I'm so fortunate to have new gal pals like Ashley, Gina, Athena, Brooke, Caela, Jessica, Heidemarie and Sara in my life these days. We support and lift each other up. It's a wonderful little group. I'd love to get us all together to break bread someday.
I'm 3.5 months post hair transplant and it's really starting to thicken. I'm very fortunate to have not lost all of the transplanted hair, which is unusual. But I did lose a bunch and those lost ones are just starting to sprout. In the meantime, you can see my scalp through the hair in the transplanted area, so I tend to fixate on that. I can't wait for the other hairs to grow in. I suspect it will starting looking very good over the next couple of months. This is like a dream fulfilled and it gives me a confidence boost regarding public transition.
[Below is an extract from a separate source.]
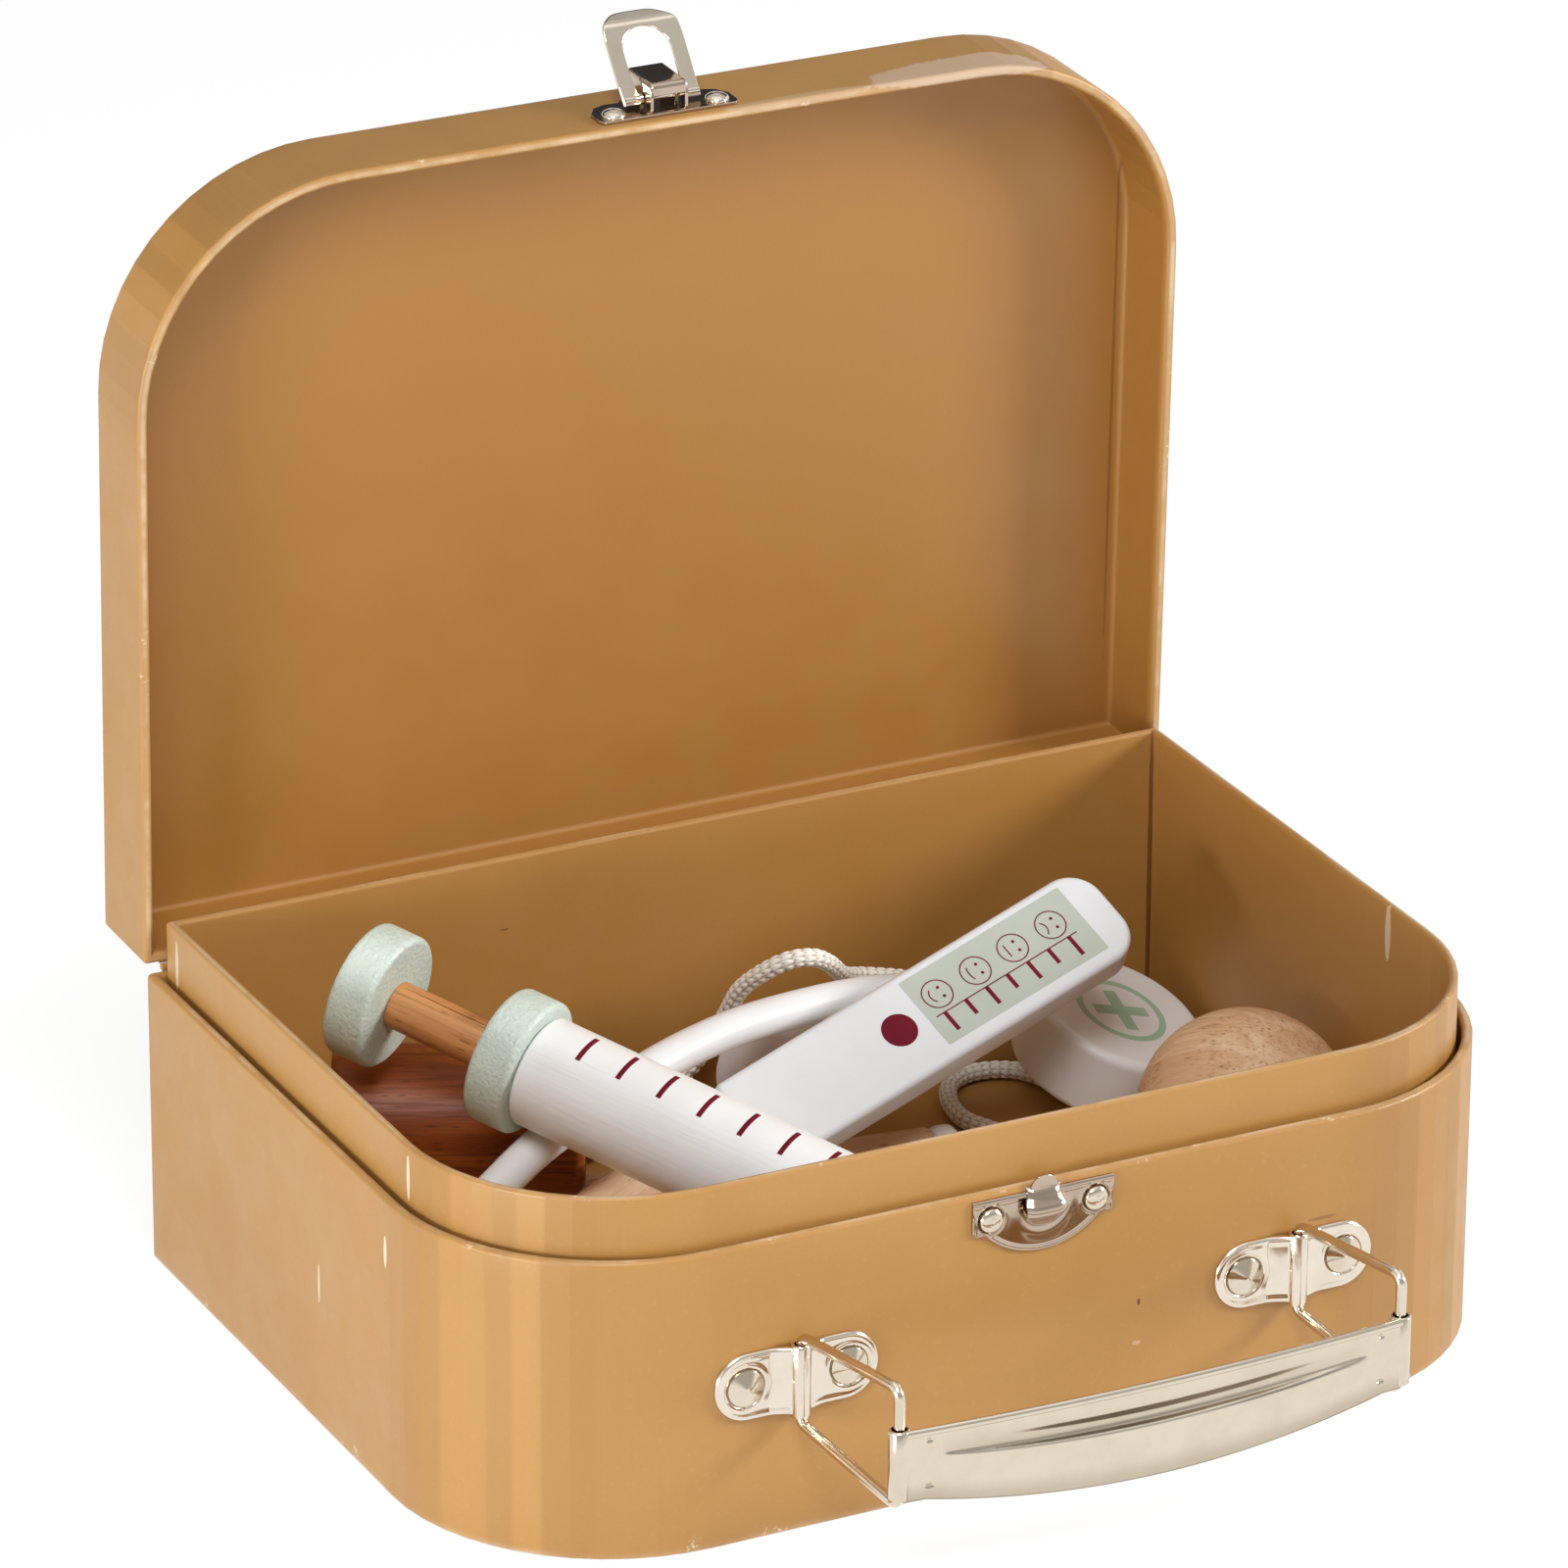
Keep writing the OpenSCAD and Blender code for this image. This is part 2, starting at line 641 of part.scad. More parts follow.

I spent last week growing my facial hair out so I could wax it Thursday, shave Friday morning, and zap the roots with my IPL (I use carbon dye to darken the grayed roots). It grows very slowly these days. This whole facial hair thing is the biggest and hardest project for me right now. It's hard for me to wear makeup when I just see the whiskers screaming through. Anyway, I got my face pretty cleared up so I decided to put my nice wig on. I purposely put it right below my "new" (post transplant) hairline because I wanted to get an idea as to how much forehead I'm dealing with. It's not the lowest hairline but I think it's pretty reasonable.
I didn't look bad, so I put some concealer, foundation, powder and lipstick on and boom, there she was again. I was quite surprised, as it's taking less effort to look female these days. Kinda gives me hope.
I didn't spend much time like that, but I felt that same calm come over me that I experienced during Keystone. It's a very telling feeling. But I don't think I'm ready to go out in public like that, aside from maybe a drive somewhere.
Baby steps. They're the only steps I'm able to take.